Non je ne crois pas qu'il y ai une puce GPS dans l'Ipod touch 3G et le kit Tom-Tom n'est que pour les version 1 et 2 de l'Ipod ( j'ai comme l'impression de me répéter là )
Merci tout de même pour ta réponse.


----------



## CBi (27 Juin 2010)

Il y a le iGPS360 qui semble convenir à tous les modèles mais il faut les jailbreaker.


----------



## plogoff (24 Juillet 2010)

Je me permet de relancer le post car j'ai finalement fait l'acquisition  du modèle IGPS360.

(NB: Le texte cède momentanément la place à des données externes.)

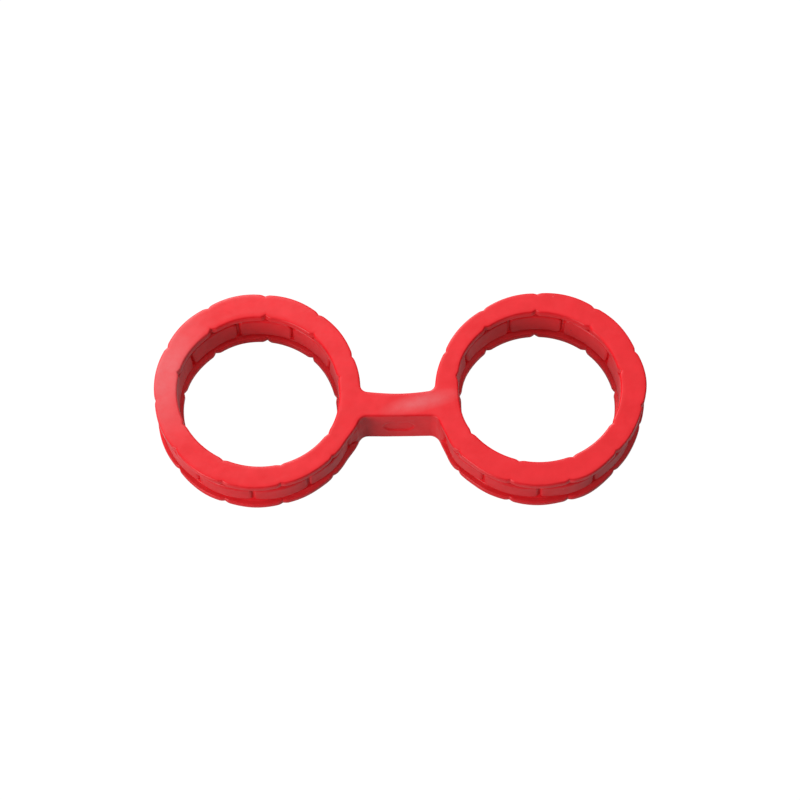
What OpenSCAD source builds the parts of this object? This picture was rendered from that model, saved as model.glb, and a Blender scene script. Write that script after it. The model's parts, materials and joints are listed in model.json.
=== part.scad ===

Le fonctionnement est très simple, aussi bien avec le GPS proposé sur cydia, ou un autre de l'applestore.

Le seul petit bémol c'est le niveau sonore de l'iPod. Difficile d'entendre les informations du GPS avec la radio allumée.
Un cordon Jack est fourni pour brancher l'iPod sur l'autoradio mais je n'ai pas pu le tester.

Voilà si vous avez des questions, n'hésitez pas à me contacter.


----------



## divoli (25 Juillet 2010)

plogoff a dit:


> le kit Tom-Tom n'est que pour les version 1 et 2 de l'Ipod ( j'ai comme l'impression de me répéter là )
> Merci tout de même pour ta réponse.


Si tu vas sur l'Applestore, ce dernier indique effectivement la compatibilité pour le 1G et le 2G. Mais si tu regardes les avis utilisateurs tu peux lire un client indiquer l'utiliser sans problème sur son 3G.
Si tu vas sur le site de TomTom, il est bien indiqué que le kit vendu est compatible avec tous les modèles d'iPod Touch (équipés de iOS 3 ou supérieur).

Dans tous les cas, quand c'est comme cela il faut carrément s'adresser au fabriquant (donc en l'occurence ici à TomTom) par e-mail ou téléphone, afin de savoir ce qu'il en est réellement (et pour n'induire personne en erreur je recommande aux lecteurs de le faire).

J'ai l'impression que là tu t'es compliqué la vie pour rien.


----------